··· INFORMATION SHOWN ···

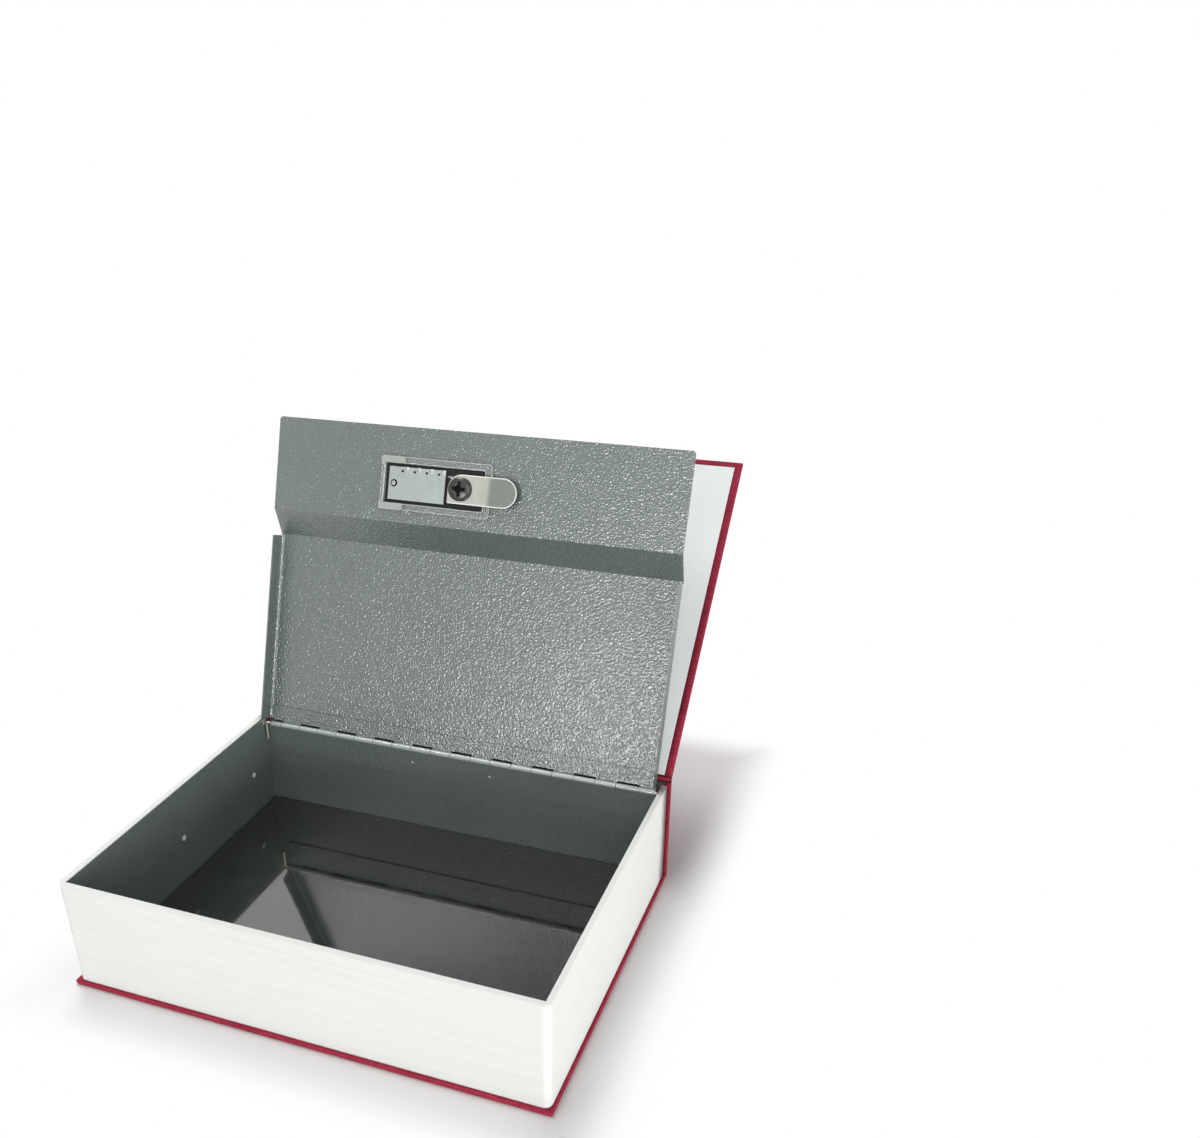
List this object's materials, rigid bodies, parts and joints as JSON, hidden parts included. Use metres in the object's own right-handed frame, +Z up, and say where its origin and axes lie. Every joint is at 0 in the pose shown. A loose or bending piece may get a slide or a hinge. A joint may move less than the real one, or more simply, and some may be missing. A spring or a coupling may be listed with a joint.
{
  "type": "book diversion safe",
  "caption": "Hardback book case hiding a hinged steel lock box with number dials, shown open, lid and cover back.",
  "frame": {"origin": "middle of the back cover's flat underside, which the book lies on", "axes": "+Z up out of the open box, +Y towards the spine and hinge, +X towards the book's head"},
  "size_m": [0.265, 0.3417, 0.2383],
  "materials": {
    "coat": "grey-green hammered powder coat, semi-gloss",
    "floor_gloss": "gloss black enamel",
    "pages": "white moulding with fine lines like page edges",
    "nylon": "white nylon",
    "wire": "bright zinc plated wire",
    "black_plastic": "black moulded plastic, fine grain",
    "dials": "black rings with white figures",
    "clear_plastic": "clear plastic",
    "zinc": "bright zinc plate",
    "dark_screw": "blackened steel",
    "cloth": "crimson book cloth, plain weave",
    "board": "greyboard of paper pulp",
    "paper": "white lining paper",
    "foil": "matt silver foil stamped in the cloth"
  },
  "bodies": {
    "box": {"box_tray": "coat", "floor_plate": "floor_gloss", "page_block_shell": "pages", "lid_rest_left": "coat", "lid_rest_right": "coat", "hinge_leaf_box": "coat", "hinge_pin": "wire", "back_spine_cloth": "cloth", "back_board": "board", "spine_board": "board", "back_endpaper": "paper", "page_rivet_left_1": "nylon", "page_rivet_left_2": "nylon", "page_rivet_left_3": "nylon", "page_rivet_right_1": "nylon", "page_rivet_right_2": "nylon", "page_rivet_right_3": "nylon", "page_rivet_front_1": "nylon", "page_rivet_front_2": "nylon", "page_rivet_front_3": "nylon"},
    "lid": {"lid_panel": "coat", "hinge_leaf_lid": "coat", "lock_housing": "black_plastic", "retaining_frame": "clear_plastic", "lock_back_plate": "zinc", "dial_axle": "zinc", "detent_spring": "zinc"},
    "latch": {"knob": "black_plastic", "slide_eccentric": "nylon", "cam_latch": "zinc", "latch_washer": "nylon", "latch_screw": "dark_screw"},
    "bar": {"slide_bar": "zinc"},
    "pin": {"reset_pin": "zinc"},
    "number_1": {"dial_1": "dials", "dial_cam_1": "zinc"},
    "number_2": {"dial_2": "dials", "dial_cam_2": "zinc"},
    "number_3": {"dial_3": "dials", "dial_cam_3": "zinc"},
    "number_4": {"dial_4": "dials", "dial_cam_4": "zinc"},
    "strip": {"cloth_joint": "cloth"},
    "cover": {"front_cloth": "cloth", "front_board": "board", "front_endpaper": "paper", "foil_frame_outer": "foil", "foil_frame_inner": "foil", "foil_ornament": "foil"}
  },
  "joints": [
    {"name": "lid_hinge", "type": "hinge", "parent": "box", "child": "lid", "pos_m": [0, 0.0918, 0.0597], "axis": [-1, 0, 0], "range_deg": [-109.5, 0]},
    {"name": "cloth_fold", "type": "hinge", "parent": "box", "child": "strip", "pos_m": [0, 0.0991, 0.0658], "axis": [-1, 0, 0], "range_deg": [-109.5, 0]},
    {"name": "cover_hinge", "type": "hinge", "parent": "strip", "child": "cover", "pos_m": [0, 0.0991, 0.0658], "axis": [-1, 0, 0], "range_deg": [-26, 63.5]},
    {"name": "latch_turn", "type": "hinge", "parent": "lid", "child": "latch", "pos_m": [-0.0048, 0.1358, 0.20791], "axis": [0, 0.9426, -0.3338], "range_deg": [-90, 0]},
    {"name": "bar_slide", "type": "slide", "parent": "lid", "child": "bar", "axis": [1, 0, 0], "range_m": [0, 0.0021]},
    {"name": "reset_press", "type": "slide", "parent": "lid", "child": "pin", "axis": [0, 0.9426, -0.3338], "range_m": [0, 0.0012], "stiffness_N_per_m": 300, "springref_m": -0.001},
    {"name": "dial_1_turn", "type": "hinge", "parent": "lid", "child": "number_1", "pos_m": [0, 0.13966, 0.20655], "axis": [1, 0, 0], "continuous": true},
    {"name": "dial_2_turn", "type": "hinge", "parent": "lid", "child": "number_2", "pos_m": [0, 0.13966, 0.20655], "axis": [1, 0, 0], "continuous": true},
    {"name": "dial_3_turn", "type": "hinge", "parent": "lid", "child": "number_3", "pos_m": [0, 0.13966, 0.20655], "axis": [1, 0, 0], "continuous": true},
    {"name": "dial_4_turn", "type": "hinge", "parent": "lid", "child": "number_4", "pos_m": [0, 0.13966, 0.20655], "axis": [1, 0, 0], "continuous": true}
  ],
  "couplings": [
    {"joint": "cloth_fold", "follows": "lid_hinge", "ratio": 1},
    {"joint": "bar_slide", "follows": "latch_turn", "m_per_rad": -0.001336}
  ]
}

···

Reproduce the data shown above exactly.

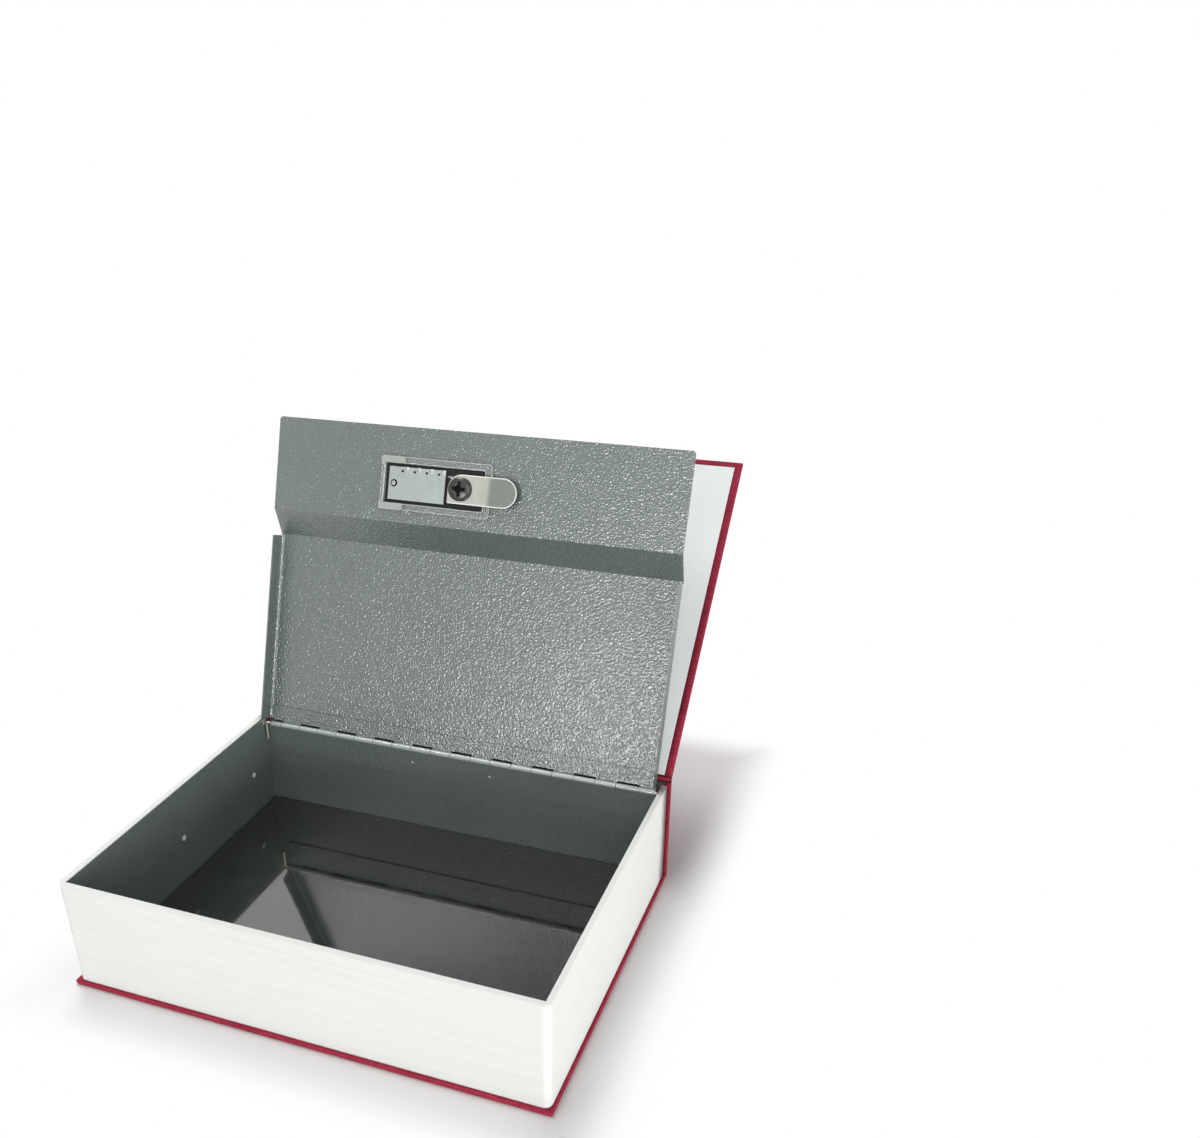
List this object's materials, rigid bodies, parts and joints as JSON, hidden parts included. Use metres in the object's own right-handed frame, +Z up, and say where its origin and axes lie. Every joint is at 0 in the pose shown. A loose or bending piece may get a slide or a hinge. A joint may move less than the real one, or more simply, and some may be missing. A spring or a coupling may be listed with a joint.
{
  "type": "book diversion safe",
  "caption": "Hardback book case hiding a hinged steel lock box with number dials, shown open, lid and cover back.",
  "frame": {"origin": "middle of the back cover's flat underside, which the book lies on", "axes": "+Z up out of the open box, +Y towards the spine and hinge, +X towards the book's head"},
  "size_m": [0.265, 0.3417, 0.2383],
  "materials": {
    "coat": "grey-green hammered powder coat, semi-gloss",
    "floor_gloss": "gloss black enamel",
    "pages": "white moulding with fine lines like page edges",
    "nylon": "white nylon",
    "wire": "bright zinc plated wire",
    "black_plastic": "black moulded plastic, fine grain",
    "dials": "black rings with white figures",
    "clear_plastic": "clear plastic",
    "zinc": "bright zinc plate",
    "dark_screw": "blackened steel",
    "cloth": "crimson book cloth, plain weave",
    "board": "greyboard of paper pulp",
    "paper": "white lining paper",
    "foil": "matt silver foil stamped in the cloth"
  },
  "bodies": {
    "box": {"box_tray": "coat", "floor_plate": "floor_gloss", "page_block_shell": "pages", "lid_rest_left": "coat", "lid_rest_right": "coat", "hinge_leaf_box": "coat", "hinge_pin": "wire", "back_spine_cloth": "cloth", "back_board": "board", "spine_board": "board", "back_endpaper": "paper", "page_rivet_left_1": "nylon", "page_rivet_left_2": "nylon", "page_rivet_left_3": "nylon", "page_rivet_right_1": "nylon", "page_rivet_right_2": "nylon", "page_rivet_right_3": "nylon", "page_rivet_front_1": "nylon", "page_rivet_front_2": "nylon", "page_rivet_front_3": "nylon"},
    "lid": {"lid_panel": "coat", "hinge_leaf_lid": "coat", "lock_housing": "black_plastic", "retaining_frame": "clear_plastic", "lock_back_plate": "zinc", "dial_axle": "zinc", "detent_spring": "zinc"},
    "latch": {"knob": "black_plastic", "slide_eccentric": "nylon", "cam_latch": "zinc", "latch_washer": "nylon", "latch_screw": "dark_screw"},
    "bar": {"slide_bar": "zinc"},
    "pin": {"reset_pin": "zinc"},
    "number_1": {"dial_1": "dials", "dial_cam_1": "zinc"},
    "number_2": {"dial_2": "dials", "dial_cam_2": "zinc"},
    "number_3": {"dial_3": "dials", "dial_cam_3": "zinc"},
    "number_4": {"dial_4": "dials", "dial_cam_4": "zinc"},
    "strip": {"cloth_joint": "cloth"},
    "cover": {"front_cloth": "cloth", "front_board": "board", "front_endpaper": "paper", "foil_frame_outer": "foil", "foil_frame_inner": "foil", "foil_ornament": "foil"}
  },
  "joints": [
    {"name": "lid_hinge", "type": "hinge", "parent": "box", "child": "lid", "pos_m": [0, 0.0918, 0.0597], "axis": [-1, 0, 0], "range_deg": [-109.5, 0]},
    {"name": "cloth_fold", "type": "hinge", "parent": "box", "child": "strip", "pos_m": [0, 0.0991, 0.0658], "axis": [-1, 0, 0], "range_deg": [-109.5, 0]},
    {"name": "cover_hinge", "type": "hinge", "parent": "strip", "child": "cover", "pos_m": [0, 0.0991, 0.0658], "axis": [-1, 0, 0], "range_deg": [-26, 63.5]},
    {"name": "latch_turn", "type": "hinge", "parent": "lid", "child": "latch", "pos_m": [-0.0048, 0.1358, 0.20791], "axis": [0, 0.9426, -0.3338], "range_deg": [-90, 0]},
    {"name": "bar_slide", "type": "slide", "parent": "lid", "child": "bar", "axis": [1, 0, 0], "range_m": [0, 0.0021]},
    {"name": "reset_press", "type": "slide", "parent": "lid", "child": "pin", "axis": [0, 0.9426, -0.3338], "range_m": [0, 0.0012], "stiffness_N_per_m": 300, "springref_m": -0.001},
    {"name": "dial_1_turn", "type": "hinge", "parent": "lid", "child": "number_1", "pos_m": [0, 0.13966, 0.20655], "axis": [1, 0, 0], "continuous": true},
    {"name": "dial_2_turn", "type": "hinge", "parent": "lid", "child": "number_2", "pos_m": [0, 0.13966, 0.20655], "axis": [1, 0, 0], "continuous": true},
    {"name": "dial_3_turn", "type": "hinge", "parent": "lid", "child": "number_3", "pos_m": [0, 0.13966, 0.20655], "axis": [1, 0, 0], "continuous": true},
    {"name": "dial_4_turn", "type": "hinge", "parent": "lid", "child": "number_4", "pos_m": [0, 0.13966, 0.20655], "axis": [1, 0, 0], "continuous": true}
  ],
  "couplings": [
    {"joint": "cloth_fold", "follows": "lid_hinge", "ratio": 1},
    {"joint": "bar_slide", "follows": "latch_turn", "m_per_rad": -0.001336}
  ]
}